Seek out every line containing the word "groups", and copy each.

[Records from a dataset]
....................

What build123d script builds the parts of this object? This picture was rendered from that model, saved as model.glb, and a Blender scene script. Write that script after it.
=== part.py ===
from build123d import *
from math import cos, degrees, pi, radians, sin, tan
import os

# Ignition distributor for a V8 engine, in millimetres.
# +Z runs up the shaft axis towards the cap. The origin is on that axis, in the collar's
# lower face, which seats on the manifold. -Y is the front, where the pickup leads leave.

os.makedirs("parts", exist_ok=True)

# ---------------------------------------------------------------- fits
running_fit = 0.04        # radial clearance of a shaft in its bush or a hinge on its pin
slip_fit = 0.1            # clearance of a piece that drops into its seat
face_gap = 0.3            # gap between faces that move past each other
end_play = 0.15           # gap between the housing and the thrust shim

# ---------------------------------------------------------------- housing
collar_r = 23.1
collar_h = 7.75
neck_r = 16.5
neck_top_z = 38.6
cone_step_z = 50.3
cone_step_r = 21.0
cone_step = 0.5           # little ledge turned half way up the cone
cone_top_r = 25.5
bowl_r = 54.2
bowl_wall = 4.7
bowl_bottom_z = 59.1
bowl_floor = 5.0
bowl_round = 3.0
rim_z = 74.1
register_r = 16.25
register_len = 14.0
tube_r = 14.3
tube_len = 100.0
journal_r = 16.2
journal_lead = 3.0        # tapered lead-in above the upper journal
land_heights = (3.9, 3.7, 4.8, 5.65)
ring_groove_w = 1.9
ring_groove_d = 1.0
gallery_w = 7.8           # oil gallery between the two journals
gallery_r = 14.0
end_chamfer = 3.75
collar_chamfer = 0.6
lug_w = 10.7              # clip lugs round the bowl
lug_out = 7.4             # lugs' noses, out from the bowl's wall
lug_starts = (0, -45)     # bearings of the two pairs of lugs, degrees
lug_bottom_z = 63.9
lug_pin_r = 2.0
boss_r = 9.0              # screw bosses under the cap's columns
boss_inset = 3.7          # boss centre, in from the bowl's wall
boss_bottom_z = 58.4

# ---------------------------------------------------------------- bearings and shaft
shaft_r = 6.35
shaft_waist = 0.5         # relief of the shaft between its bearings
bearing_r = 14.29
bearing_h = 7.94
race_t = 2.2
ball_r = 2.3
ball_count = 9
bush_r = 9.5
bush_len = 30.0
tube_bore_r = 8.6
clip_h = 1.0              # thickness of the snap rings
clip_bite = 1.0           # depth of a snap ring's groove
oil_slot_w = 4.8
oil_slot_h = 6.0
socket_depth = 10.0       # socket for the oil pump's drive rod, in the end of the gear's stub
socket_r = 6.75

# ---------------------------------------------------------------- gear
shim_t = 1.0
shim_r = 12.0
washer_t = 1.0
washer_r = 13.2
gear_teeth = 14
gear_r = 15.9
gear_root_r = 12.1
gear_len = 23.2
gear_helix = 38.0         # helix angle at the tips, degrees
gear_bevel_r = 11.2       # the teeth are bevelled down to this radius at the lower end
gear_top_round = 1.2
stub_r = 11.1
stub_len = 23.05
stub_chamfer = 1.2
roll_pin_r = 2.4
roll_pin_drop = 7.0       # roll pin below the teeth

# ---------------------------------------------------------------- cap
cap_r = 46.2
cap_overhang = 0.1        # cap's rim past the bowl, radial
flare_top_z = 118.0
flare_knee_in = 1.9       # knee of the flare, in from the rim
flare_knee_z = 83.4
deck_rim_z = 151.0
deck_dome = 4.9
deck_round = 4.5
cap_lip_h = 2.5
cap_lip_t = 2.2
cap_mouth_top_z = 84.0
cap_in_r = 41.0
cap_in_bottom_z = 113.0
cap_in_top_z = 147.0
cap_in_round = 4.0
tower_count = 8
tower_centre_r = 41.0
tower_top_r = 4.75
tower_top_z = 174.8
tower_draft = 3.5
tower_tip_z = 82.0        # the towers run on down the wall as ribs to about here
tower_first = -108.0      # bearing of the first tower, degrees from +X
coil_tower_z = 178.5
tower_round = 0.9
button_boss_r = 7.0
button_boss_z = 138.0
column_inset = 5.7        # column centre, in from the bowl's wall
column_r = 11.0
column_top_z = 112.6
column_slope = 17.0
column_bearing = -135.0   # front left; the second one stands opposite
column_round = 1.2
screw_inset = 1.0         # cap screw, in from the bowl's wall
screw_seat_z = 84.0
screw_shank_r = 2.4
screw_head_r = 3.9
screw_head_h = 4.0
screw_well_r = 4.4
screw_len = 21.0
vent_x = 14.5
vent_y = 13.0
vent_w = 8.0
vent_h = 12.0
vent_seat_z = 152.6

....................

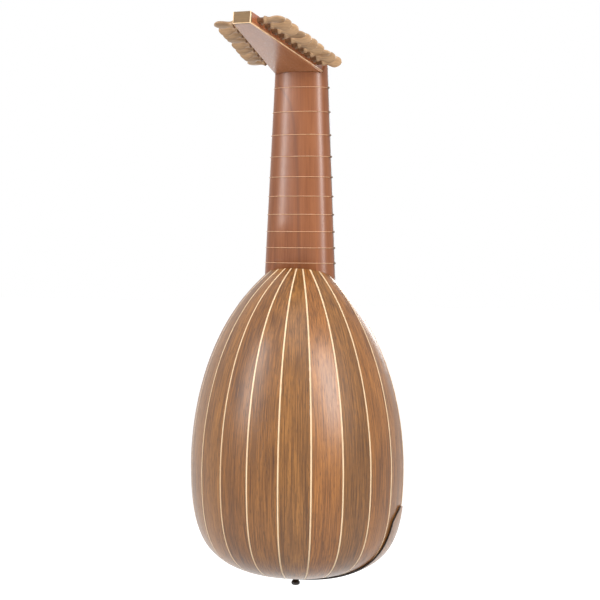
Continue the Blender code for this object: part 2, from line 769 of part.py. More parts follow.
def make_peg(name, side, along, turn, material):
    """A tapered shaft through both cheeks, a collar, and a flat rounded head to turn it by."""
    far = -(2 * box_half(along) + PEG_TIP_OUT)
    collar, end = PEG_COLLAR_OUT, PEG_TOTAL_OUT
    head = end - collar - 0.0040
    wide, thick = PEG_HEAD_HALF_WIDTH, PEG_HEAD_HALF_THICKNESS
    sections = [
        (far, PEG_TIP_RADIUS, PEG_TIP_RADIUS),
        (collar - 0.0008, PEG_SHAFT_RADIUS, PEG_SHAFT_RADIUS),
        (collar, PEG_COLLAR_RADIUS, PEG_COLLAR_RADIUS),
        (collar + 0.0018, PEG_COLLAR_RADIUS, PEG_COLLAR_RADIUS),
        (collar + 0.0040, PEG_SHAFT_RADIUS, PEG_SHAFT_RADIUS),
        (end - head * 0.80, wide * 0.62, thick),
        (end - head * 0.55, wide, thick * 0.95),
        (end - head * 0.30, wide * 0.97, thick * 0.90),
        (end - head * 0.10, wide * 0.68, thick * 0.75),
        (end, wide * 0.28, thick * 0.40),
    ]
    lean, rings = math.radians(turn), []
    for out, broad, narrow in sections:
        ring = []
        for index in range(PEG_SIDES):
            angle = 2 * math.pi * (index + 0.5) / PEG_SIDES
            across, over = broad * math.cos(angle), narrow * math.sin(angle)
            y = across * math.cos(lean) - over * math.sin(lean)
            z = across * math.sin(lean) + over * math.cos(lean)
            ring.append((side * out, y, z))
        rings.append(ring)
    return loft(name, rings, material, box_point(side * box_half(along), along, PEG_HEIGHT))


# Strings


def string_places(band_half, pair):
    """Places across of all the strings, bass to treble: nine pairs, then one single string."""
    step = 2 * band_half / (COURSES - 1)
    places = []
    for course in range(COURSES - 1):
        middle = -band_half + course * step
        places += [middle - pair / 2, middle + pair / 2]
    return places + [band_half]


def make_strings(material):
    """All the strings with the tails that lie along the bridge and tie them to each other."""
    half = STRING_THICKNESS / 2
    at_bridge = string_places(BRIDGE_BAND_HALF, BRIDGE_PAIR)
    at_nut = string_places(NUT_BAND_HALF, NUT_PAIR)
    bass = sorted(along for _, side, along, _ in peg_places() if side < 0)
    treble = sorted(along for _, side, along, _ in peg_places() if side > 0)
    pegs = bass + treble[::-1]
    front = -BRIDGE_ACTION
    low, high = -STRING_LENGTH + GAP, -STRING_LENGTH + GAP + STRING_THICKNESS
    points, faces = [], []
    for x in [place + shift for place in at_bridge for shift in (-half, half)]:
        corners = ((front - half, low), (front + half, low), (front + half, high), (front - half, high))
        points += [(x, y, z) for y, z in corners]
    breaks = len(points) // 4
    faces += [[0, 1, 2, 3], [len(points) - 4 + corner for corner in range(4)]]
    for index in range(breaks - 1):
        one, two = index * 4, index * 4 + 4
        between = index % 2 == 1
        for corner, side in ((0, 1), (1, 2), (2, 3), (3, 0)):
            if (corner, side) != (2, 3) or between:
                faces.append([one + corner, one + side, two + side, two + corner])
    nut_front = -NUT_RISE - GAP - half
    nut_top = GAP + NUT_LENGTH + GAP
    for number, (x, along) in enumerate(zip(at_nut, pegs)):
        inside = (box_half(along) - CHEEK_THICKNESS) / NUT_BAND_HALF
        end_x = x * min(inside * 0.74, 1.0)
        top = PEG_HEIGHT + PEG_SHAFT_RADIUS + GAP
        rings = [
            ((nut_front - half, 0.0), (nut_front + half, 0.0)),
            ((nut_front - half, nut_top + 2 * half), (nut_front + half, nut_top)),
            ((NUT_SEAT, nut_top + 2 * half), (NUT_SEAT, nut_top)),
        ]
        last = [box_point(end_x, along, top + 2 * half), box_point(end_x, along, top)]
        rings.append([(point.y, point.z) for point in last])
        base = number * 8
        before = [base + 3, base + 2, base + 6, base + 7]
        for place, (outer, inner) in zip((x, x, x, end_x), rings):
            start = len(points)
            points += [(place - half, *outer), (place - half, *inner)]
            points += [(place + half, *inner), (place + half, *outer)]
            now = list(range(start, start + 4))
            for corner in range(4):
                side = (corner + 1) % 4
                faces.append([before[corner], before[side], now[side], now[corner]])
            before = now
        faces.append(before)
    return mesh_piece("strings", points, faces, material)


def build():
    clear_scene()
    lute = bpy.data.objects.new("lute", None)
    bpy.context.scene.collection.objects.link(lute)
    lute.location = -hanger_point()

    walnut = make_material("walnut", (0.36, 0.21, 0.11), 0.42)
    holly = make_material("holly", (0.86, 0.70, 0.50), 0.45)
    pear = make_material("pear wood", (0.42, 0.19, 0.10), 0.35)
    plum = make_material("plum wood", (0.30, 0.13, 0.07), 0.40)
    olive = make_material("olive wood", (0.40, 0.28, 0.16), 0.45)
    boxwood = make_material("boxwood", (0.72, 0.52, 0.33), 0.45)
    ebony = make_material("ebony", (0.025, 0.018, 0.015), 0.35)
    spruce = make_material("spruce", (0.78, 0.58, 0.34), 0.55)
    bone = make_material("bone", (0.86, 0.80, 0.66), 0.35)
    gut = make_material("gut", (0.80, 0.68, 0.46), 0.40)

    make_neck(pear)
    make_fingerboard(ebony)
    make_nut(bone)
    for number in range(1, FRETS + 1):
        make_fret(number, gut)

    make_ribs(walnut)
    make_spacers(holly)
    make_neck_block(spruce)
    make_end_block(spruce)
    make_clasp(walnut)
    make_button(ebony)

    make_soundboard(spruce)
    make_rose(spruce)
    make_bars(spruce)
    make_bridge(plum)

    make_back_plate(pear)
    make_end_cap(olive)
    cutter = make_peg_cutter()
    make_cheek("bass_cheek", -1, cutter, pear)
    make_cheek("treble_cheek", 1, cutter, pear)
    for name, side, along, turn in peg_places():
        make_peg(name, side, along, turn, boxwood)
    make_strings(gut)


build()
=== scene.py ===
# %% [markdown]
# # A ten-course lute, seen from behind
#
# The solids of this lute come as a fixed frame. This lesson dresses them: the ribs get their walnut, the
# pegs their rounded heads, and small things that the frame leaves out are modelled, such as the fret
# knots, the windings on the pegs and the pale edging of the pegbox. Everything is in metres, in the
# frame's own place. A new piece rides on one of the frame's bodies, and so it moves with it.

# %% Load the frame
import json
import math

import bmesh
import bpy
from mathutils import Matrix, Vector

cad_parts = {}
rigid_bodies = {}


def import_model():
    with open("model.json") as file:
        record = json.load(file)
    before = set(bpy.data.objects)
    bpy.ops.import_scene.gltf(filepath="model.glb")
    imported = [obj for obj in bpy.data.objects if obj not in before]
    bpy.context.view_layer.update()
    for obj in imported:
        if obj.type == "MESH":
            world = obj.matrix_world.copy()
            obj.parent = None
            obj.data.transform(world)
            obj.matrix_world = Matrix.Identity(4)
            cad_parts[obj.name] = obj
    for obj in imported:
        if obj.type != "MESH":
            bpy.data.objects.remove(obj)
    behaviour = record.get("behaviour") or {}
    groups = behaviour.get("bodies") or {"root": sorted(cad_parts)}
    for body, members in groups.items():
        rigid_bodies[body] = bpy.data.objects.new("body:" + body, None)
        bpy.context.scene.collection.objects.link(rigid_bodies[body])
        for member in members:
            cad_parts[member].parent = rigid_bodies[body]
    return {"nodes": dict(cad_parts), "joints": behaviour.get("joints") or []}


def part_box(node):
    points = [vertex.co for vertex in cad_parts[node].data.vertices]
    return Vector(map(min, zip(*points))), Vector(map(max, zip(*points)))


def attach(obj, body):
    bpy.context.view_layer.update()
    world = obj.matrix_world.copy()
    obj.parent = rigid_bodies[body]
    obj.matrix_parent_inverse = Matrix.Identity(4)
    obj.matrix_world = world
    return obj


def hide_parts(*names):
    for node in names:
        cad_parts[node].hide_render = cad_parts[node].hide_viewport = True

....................

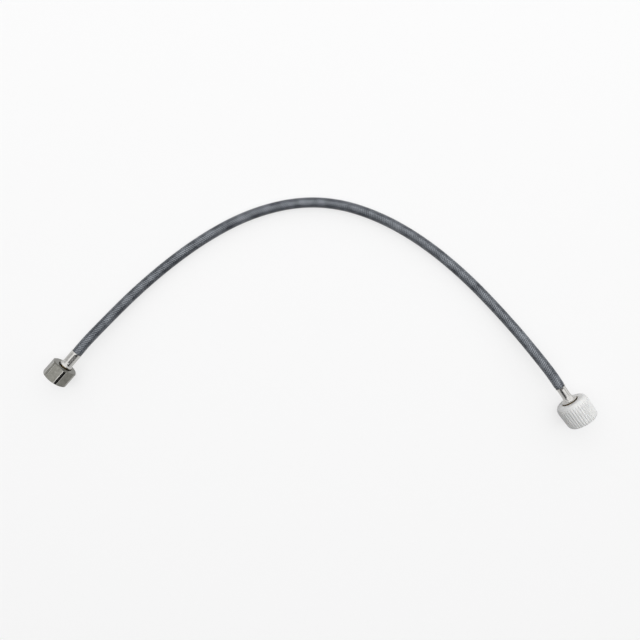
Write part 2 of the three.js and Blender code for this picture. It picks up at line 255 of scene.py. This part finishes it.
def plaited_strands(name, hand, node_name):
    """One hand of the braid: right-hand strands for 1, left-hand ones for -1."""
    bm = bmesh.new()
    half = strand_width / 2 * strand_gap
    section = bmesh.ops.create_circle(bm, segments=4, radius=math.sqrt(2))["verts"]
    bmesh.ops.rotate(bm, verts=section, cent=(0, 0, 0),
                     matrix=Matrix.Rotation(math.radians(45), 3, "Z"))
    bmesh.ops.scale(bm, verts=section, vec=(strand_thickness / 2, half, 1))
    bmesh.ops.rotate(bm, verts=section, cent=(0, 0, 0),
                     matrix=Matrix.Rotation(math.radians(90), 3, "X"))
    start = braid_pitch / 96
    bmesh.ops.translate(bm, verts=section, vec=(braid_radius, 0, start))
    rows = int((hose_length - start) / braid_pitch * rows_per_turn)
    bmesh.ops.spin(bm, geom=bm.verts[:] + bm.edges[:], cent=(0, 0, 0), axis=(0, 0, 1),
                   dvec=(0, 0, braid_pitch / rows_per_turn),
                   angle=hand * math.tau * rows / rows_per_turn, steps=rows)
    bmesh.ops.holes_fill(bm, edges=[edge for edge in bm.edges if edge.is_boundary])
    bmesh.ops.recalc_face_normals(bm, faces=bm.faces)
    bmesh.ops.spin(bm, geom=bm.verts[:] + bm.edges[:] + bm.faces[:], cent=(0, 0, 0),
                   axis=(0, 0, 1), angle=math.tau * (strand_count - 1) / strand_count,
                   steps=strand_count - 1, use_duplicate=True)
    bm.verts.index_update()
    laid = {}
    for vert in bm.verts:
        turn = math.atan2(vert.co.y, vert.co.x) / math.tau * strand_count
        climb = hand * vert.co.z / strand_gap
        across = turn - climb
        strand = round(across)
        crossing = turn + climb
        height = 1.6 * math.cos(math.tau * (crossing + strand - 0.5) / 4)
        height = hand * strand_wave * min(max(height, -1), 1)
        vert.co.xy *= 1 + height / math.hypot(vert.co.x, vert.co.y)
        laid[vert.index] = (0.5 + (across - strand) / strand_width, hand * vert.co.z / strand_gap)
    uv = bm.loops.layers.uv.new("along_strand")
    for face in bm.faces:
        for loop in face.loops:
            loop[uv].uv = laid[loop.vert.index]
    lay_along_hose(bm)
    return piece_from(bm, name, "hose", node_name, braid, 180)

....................

▶ SOLUTION TO THE PROBLEM
    groups = behaviour.get("bodies") or {"root": sorted(cad_parts)}
    for body, members in groups.items():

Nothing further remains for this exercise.